## Start Information provided
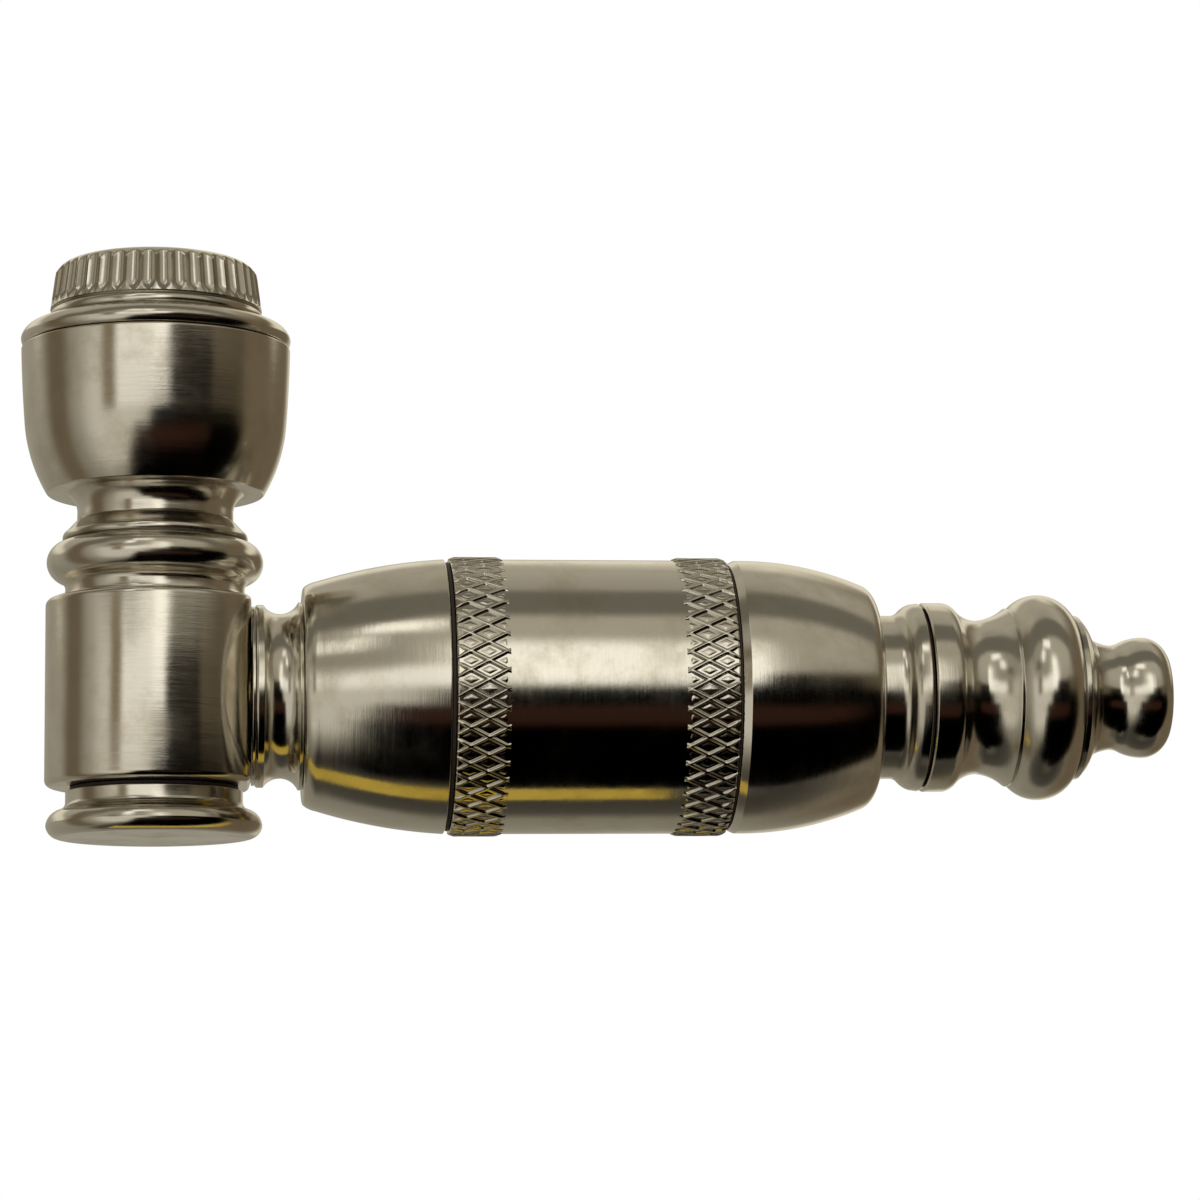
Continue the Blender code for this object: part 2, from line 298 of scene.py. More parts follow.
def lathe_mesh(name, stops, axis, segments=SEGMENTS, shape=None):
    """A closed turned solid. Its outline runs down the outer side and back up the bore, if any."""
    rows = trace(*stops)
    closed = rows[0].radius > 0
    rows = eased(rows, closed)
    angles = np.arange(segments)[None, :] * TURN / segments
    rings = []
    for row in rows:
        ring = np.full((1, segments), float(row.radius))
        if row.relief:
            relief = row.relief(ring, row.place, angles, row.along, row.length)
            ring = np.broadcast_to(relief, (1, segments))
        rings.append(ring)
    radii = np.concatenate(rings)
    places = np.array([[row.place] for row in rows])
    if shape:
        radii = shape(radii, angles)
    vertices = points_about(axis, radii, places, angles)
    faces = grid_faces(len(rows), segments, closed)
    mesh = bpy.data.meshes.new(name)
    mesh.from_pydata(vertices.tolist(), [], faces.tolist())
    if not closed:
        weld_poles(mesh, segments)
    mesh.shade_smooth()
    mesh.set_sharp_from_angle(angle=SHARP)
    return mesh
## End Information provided
- **Job**:
Reproduce the material precisely, including every line.

- **Reply**:
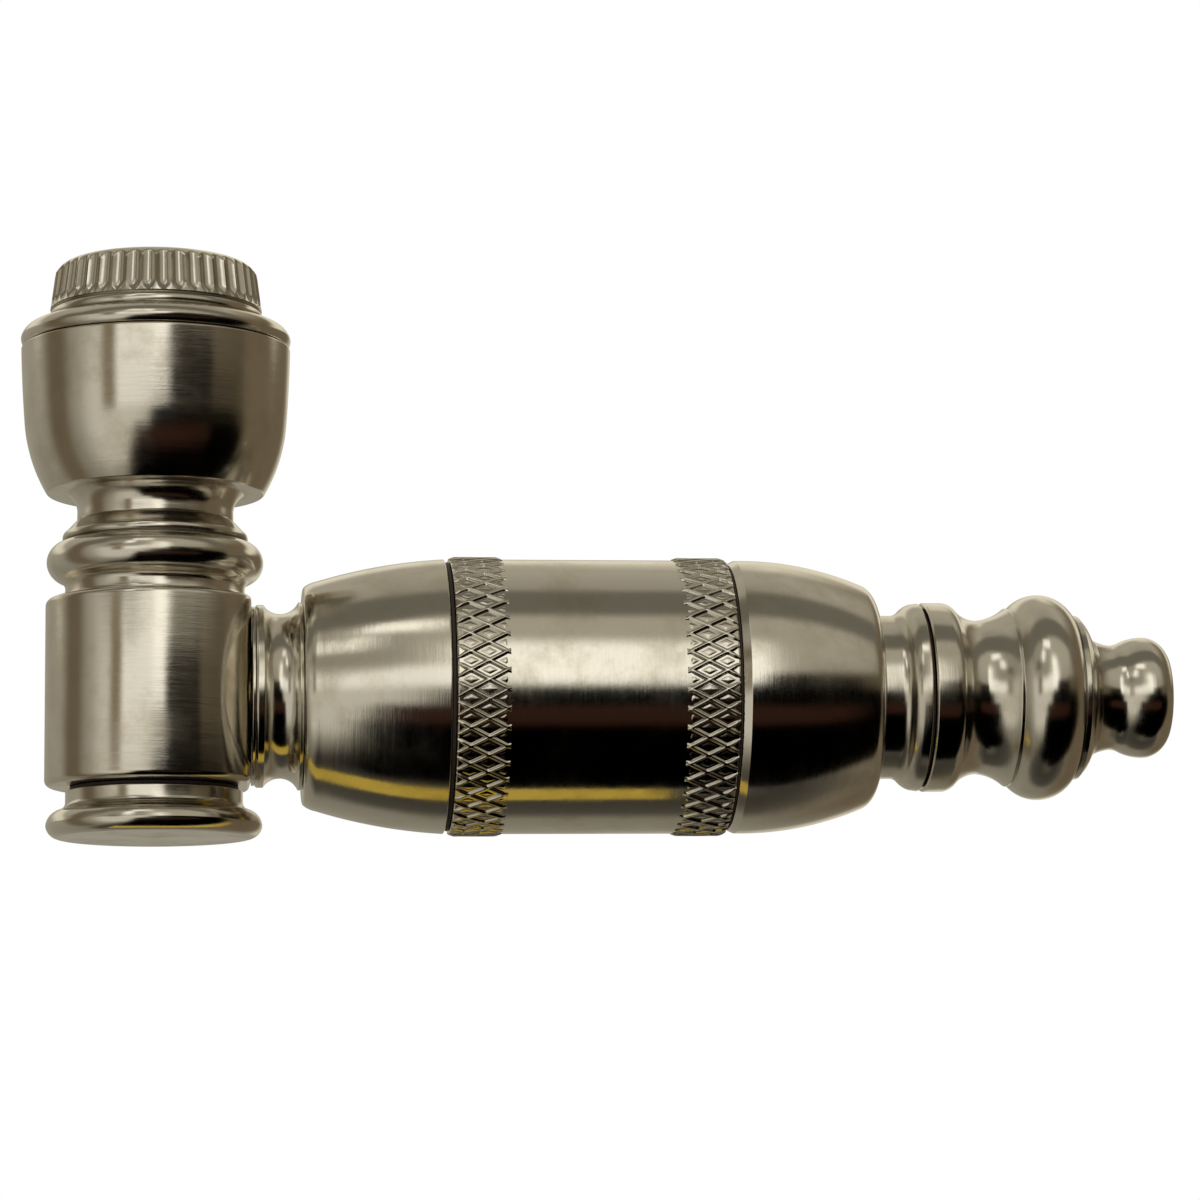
Continue the Blender code for this object: part 2, from line 298 of scene.py. More parts follow.
def lathe_mesh(name, stops, axis, segments=SEGMENTS, shape=None):
    """A closed turned solid. Its outline runs down the outer side and back up the bore, if any."""
    rows = trace(*stops)
    closed = rows[0].radius > 0
    rows = eased(rows, closed)
    angles = np.arange(segments)[None, :] * TURN / segments
    rings = []
    for row in rows:
        ring = np.full((1, segments), float(row.radius))
        if row.relief:
            relief = row.relief(ring, row.place, angles, row.along, row.length)
            ring = np.broadcast_to(relief, (1, segments))
        rings.append(ring)
    radii = np.concatenate(rings)
    places = np.array([[row.place] for row in rows])
    if shape:
        radii = shape(radii, angles)
    vertices = points_about(axis, radii, places, angles)
    faces = grid_faces(len(rows), segments, closed)
    mesh = bpy.data.meshes.new(name)
    mesh.from_pydata(vertices.tolist(), [], faces.tolist())
    if not closed:
        weld_poles(mesh, segments)
    mesh.shade_smooth()
    mesh.set_sharp_from_angle(angle=SHARP)
    return mesh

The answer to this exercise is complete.